- [Your objective]: From the records below, extract only the lines running from the line with "The Blender script" to the line with "return Vector((math.sin(turn) *", both lines included, reproducing them exactly.

- [Excerpt from a dataset]:

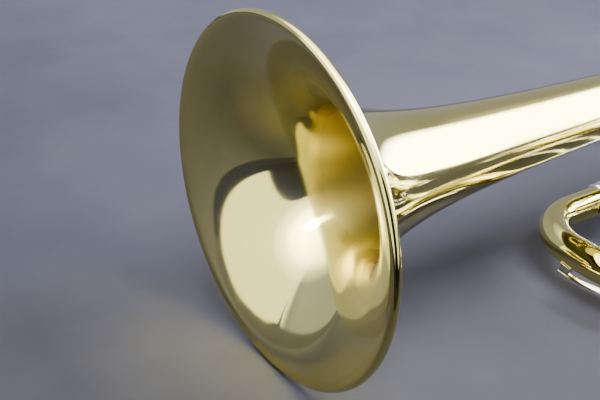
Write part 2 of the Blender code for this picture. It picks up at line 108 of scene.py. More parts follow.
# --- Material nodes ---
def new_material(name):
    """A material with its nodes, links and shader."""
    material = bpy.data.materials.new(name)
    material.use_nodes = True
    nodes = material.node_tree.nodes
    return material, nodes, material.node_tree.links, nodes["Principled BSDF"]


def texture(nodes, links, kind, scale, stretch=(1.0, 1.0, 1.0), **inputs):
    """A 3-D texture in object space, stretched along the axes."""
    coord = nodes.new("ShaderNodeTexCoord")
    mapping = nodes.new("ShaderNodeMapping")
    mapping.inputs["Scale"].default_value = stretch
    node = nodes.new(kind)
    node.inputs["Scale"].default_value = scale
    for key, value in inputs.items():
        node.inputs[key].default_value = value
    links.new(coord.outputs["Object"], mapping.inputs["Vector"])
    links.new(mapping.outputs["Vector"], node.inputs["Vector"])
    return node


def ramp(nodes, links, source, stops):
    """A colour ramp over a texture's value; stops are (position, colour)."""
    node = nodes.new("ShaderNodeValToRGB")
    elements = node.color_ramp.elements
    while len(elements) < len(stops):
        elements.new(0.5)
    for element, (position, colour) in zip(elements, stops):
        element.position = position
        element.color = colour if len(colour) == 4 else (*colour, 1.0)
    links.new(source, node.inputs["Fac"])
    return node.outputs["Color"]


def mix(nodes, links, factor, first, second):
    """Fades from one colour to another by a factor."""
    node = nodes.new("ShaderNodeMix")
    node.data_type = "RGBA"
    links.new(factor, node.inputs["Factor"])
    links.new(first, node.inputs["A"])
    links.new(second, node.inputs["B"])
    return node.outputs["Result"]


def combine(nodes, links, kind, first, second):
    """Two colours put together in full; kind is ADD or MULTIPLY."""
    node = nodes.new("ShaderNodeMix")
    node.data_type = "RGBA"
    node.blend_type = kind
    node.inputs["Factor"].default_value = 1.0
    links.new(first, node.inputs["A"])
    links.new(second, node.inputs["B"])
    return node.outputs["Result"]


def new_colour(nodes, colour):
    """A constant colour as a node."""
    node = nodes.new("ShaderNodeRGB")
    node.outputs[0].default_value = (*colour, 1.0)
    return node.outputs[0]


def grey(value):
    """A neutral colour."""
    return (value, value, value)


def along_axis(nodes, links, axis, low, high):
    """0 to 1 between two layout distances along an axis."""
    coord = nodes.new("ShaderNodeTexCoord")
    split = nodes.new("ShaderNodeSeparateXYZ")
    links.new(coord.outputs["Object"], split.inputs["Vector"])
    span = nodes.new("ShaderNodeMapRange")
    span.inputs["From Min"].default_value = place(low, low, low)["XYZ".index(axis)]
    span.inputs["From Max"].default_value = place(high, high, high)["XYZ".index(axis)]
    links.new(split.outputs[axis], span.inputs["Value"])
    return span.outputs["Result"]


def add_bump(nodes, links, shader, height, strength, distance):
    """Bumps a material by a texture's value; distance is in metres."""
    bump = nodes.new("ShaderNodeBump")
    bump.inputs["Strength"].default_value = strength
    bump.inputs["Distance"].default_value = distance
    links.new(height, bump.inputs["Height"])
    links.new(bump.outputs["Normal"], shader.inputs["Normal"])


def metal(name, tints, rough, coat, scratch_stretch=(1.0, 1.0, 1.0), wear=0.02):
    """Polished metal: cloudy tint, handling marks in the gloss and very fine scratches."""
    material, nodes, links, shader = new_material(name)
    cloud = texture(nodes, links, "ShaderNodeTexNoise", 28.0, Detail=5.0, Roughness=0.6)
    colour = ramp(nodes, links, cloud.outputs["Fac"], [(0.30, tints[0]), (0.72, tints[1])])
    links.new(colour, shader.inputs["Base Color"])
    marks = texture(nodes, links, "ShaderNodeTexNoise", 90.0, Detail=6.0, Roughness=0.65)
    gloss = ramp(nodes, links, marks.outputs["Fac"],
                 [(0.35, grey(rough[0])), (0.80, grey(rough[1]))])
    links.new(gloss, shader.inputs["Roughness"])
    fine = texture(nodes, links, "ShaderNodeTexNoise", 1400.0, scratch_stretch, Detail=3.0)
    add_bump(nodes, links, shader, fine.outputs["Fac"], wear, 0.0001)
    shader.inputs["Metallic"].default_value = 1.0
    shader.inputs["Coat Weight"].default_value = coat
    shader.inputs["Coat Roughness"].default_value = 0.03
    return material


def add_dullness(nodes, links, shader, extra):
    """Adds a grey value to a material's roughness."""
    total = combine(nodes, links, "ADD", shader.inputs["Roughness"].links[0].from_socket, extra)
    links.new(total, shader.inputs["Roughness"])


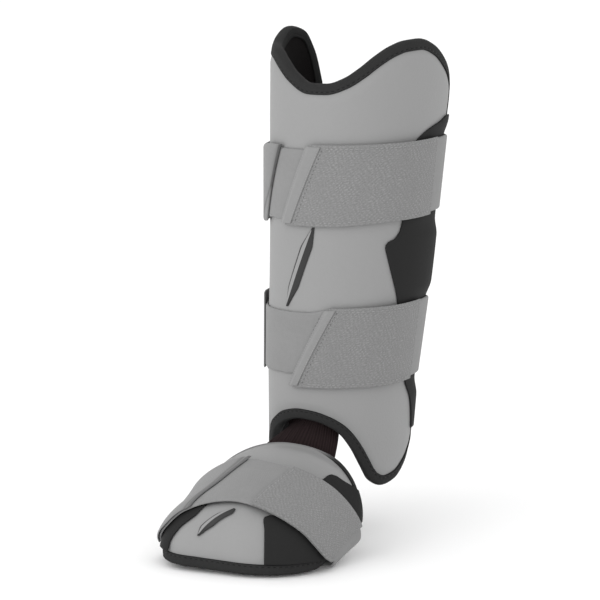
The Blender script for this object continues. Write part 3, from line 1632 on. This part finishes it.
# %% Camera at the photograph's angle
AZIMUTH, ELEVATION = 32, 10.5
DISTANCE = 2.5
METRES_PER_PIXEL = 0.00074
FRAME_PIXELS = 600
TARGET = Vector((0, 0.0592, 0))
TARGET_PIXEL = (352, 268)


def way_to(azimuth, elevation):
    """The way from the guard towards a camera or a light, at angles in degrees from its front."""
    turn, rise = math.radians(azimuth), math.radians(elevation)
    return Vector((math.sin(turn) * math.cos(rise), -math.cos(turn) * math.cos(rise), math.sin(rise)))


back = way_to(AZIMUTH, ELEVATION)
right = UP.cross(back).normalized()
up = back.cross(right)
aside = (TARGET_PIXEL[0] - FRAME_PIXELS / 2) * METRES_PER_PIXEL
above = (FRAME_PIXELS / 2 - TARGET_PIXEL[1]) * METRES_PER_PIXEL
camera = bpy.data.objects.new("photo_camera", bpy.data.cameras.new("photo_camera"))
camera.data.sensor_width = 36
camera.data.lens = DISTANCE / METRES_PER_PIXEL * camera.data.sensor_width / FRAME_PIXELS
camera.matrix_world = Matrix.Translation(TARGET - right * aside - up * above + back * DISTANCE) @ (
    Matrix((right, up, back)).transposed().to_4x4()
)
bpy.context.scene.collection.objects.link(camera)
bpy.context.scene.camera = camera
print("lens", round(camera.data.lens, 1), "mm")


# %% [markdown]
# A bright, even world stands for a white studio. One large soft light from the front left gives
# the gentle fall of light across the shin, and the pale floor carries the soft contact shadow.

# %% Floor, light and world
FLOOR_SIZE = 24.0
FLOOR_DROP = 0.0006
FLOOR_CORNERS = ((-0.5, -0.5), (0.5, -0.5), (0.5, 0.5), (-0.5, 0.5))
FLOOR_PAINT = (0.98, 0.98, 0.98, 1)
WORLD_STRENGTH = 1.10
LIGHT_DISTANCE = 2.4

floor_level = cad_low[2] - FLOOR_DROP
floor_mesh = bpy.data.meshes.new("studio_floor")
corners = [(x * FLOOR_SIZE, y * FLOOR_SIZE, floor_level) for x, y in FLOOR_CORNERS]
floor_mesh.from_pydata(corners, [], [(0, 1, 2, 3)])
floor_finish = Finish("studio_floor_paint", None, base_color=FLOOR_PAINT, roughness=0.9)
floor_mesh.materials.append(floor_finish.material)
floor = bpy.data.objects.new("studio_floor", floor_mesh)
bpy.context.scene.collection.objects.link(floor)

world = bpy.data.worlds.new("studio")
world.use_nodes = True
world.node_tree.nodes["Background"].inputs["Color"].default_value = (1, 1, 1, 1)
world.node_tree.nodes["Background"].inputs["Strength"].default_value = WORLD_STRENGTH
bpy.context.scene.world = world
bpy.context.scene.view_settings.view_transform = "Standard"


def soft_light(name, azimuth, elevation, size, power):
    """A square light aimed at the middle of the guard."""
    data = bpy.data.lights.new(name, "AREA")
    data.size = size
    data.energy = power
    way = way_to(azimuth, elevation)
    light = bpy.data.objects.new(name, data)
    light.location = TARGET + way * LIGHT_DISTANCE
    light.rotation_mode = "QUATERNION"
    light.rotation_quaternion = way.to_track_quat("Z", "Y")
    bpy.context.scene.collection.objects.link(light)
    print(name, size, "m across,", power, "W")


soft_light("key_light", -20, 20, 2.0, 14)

- [Task answer]:
The Blender script for this object continues. Write part 3, from line 1632 on. This part finishes it.
# %% Camera at the photograph's angle
AZIMUTH, ELEVATION = 32, 10.5
DISTANCE = 2.5
METRES_PER_PIXEL = 0.00074
FRAME_PIXELS = 600
TARGET = Vector((0, 0.0592, 0))
TARGET_PIXEL = (352, 268)


def way_to(azimuth, elevation):
    """The way from the guard towards a camera or a light, at angles in degrees from its front."""
    turn, rise = math.radians(azimuth), math.radians(elevation)
    return Vector((math.sin(turn) * math.cos(rise), -math.cos(turn) * math.cos(rise), math.sin(rise)))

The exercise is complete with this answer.